幸いにも、土踏まずなので歩くには支障がないのでひと安心だ。
棒ラーメンとアルファ米の食事を済ませ、ウイスキーの天然水割りを飲みながら待ったりとした
時間をラジオと共に過ごす。 夜はやはり寒かった。
岩小屋の中でテントを張り、10℃対応の夏用のシュラフ+シュラフカバーにフリース着用でも少
し寒く感じた。 軽量化の為にマットは持参しなかった。

 



第三日目
○岩小屋〜駒頂上
明け方の3時から5時位までは小屋の外が横殴りの雨で出発できるのか不安だった。小屋の
中で準備完了で待つ。 5時半頃、雨が止み風だけになったので小屋を出る。(05:30)
視界は50mほどで遠望は利かないが道は間違わない程度だ。 
六合目の石室なのだから、七合目の看板は当然ごとくあった。(06:20)
 目の前に岩稜が近づき、鎖場があった。 空身なら大した事無いのだが、テン泊の装備で登
るのはちょっとキツイ! なんとか登りきる。(06:30)
つぎに出てきたのは番線の張られている足元のヤバイ所だ。 皆のレポを見ていると、さほど
危険ではないと書かれているが、ここに雪や氷が付いている時は、頼りになる番線だ。
これを過ぎると、北鎌に例えるなら「北鎌平」みたいな所に到着。(07:10)

 

最後の槍の穂先みたいな頂上直下で雷鳥の親子と遭遇!


厳しい自然の中で雛鶏を2羽連れていた。
最後の岩場を抜けると駒頂上に到着。(07:30)
展望はまったく無い! 黒戸尾根からきた2人の若者が寒さに震えながら食事を作っていた。
 初めての甲斐駒で展望がゼロとは残念だ。

 

○駒頂上〜北沢峠
景色も無く、寒いだけの頂上に長居は無用と出発。(08:00)
雪のない甲斐駒は初めてで、さらに黒戸尾根からのピストンだったので初めて見る景色を見
ながら整備された道を下りる。



駒津峰で天候も回復してきたみたいなので、このまま稜線伝いに歩く。(09:10)
双子山通過。(10:00) 北沢峠到着。
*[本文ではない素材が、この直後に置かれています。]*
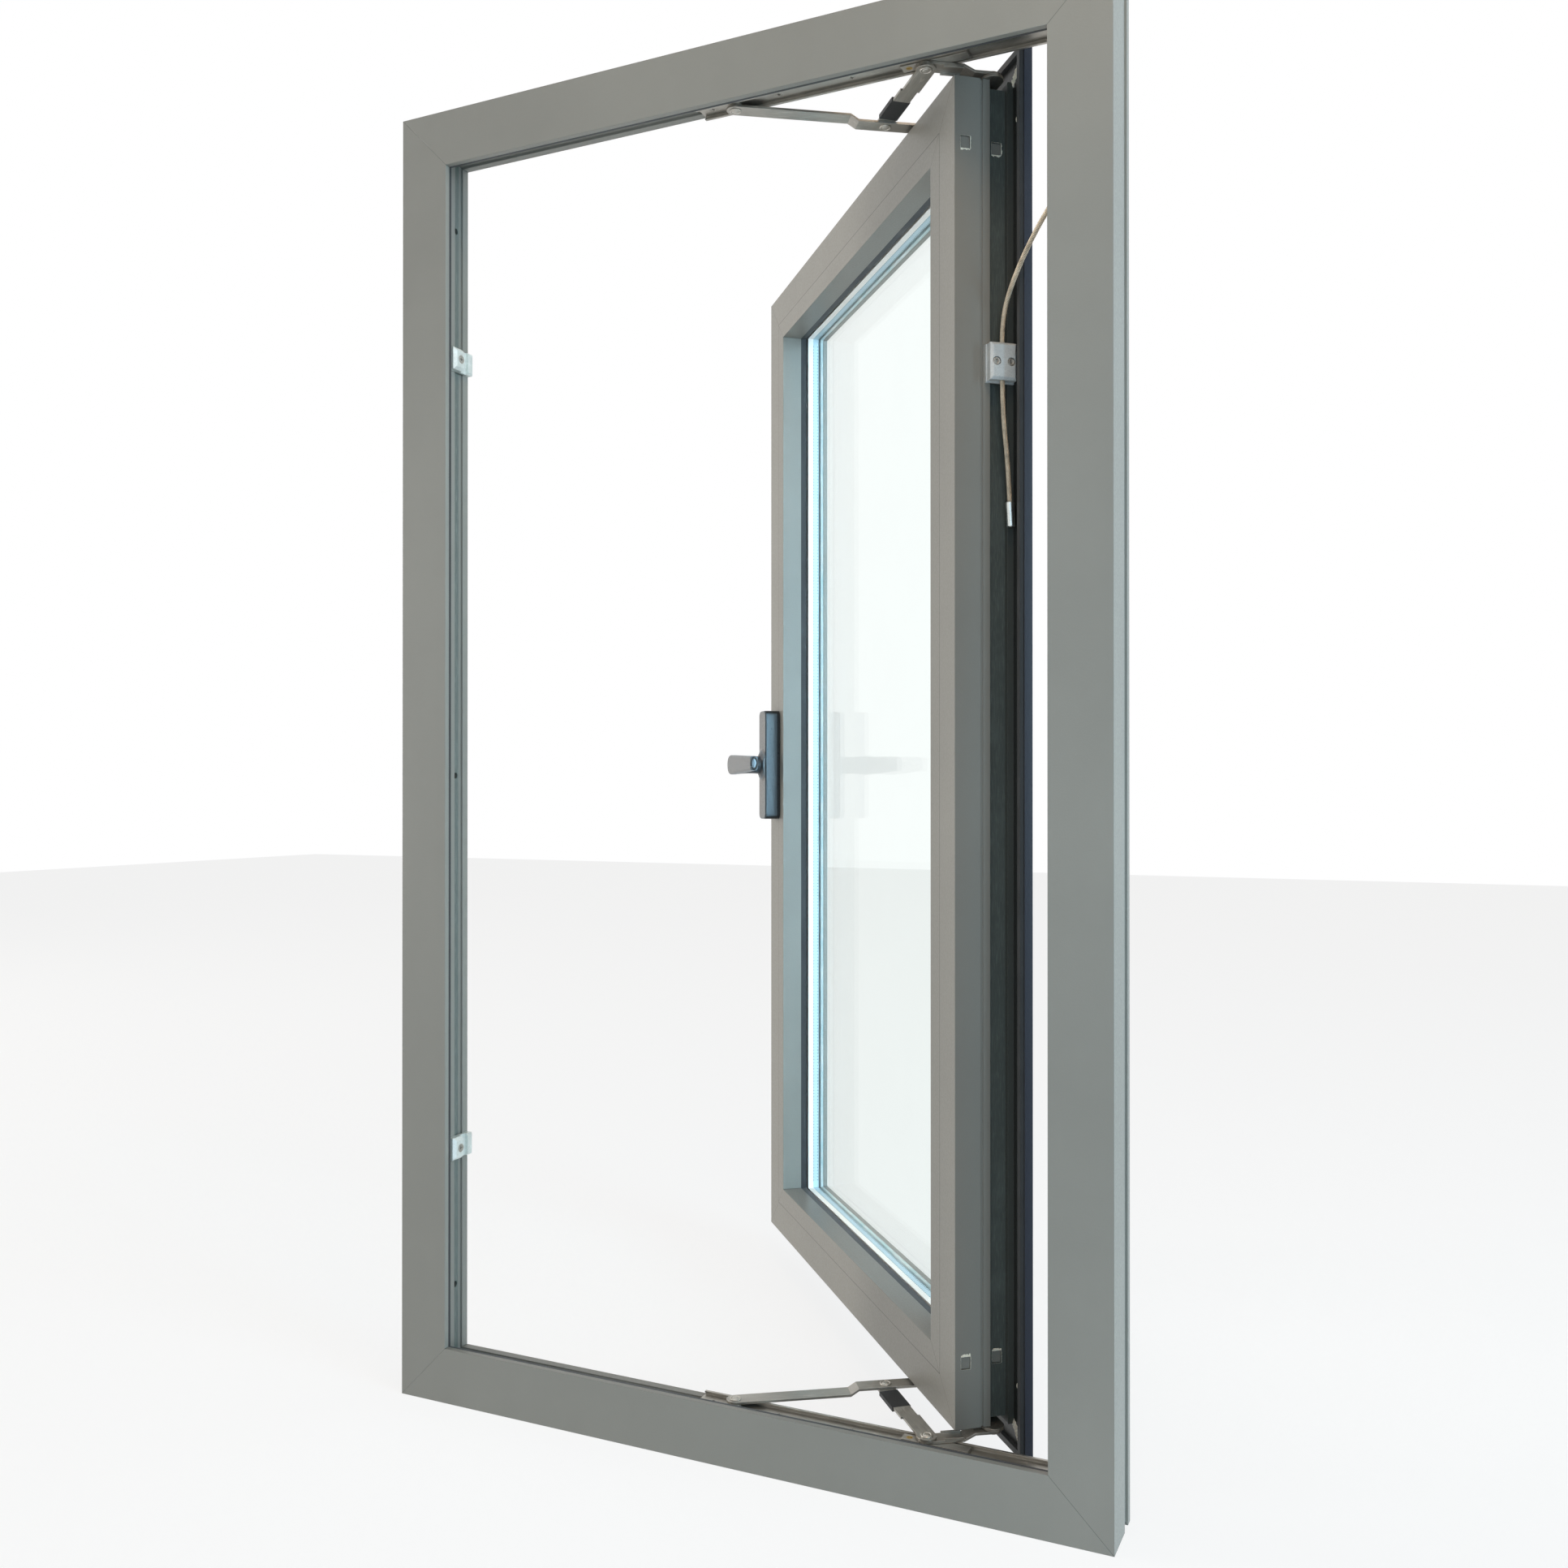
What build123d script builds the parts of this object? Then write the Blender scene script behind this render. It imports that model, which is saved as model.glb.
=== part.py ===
from build123d import *

# Outward-opening aluminium casement window: frame, double-glazed sash, friction stays, handle.
#
# The frame is seen from inside: +X runs to the hinge jamb, +Y outdoors and +Z up. The origin is
# on the frame's room face, at mid-width, level with the underside of the sill. Everything on the
# sash is drawn with the sash shut and is then carried to the open rest pose by `carry`.

import os
from math import asin, cos, degrees, pi, radians, sin, sqrt, tan

os.makedirs("parts", exist_ok=True)

# ---------------------------------------------------------------- driving dimensions, millimetres
FRAME_W = 640.0  # outside width of the frame
FRAME_H = 1150.0  # outside height of the frame
FRAME_D = 55.0  # depth of the frame, room face to weather face
LIP_W = 48.0  # width of the room face, lip included
LIP_T = 5.0  # thickness of the lip that the sash shuts against
REBATE_W = 30.0  # frame edge to the rebate side
WALL = 2.0  # wall of every extrusion
FRAME_OUT_D = 11.0  # depth of the frame's weather-side extrusion
FRAME_BREAK_W = 8.0  # width of the thermal break between its two extrusions
GROOVE_STEP = 3.5  # depth of the set-back beside the break, along Y
GROOVE_SINK = 2.0  # how far that step is set back
FRAME_GASKET_T = 3.7  # thickness of the gasket on the lip
FRAME_GASKET_W = 9.5
SEAL_GAP = 0.3  # air between a gasket and what it meets

SASH_GAP = 13.5  # rebate side to sash edge, shut
SASH_SET = 9.0  # frame room face to sash room face, shut
SASH_PAST = 11.0  # frame weather face to sash weather face, shut
SASH_GROOVE = 15.0  # width of the hardware groove behind the room-side extrusion
GROOVE_DEPTH = 5.0  # depth of the hardware groove
SASH_OUT_D = 12.0  # depth of the sash's weather-side extrusion
STILE_W = 32.0  # face width of stiles and rails
BEAD_W = 19.5  # face width of the glazing bead
FLANGE_REACH = 20.0  # how far the weather flange stands past the sash edge
FLANGE_T = 7.0  # thickness of that flange
GLAZING_LIP_T = 4.5  # thickness of the weather lip that holds the glass
LINE_IN = 8.0  # hardware groove to the shadow line in the sash edge
LINE_W = 2.0
LINE_SINK = 0.8
FLANGE_GASKET_W = 5.0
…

(11:00)
帰りの戸台行きのバスは13時発なのでかなりの時間待つのかと思ったが、臨時バスがでたの
で12時にはバスの人となった。

 

おまけ
バスの中では、仙丈ヶ岳を登られたハイカー達と一緒になり、スーパー林道から
見上げる鋸岳の稜線を歩いてきたと言うとヒーローみたいに扱ってくれた。
                           (チョットえっへん!)



総括
・鋸岳〜甲斐駒のコースで行かれる方は2泊3日で余裕を持ったほうが良いでしょう。
・逆コースならば1泊2日でも大丈夫だと思います。
・稜線伝いに歩くコースなので捻挫や骨折などのアクシデントを起こさない慎重な歩行をしてく 
 ださい。
・すれ違う人の少ないバリエーションルートなので滑落しても発見が何日も遅れてしまいます。
 すべて自己責任で行動してください。
・鎖が取り付けられても簡単な山になったのではなく、それなりの腕力・体力が必要な領域で 
 す。 
・一般のハイカーの来ない静かな山旅が出来るコースです。
 ゴミを出さずに何時までも変らぬ自然を守りましょう。
 山旅の思い出に「ゴミ目撃」のページは要りません。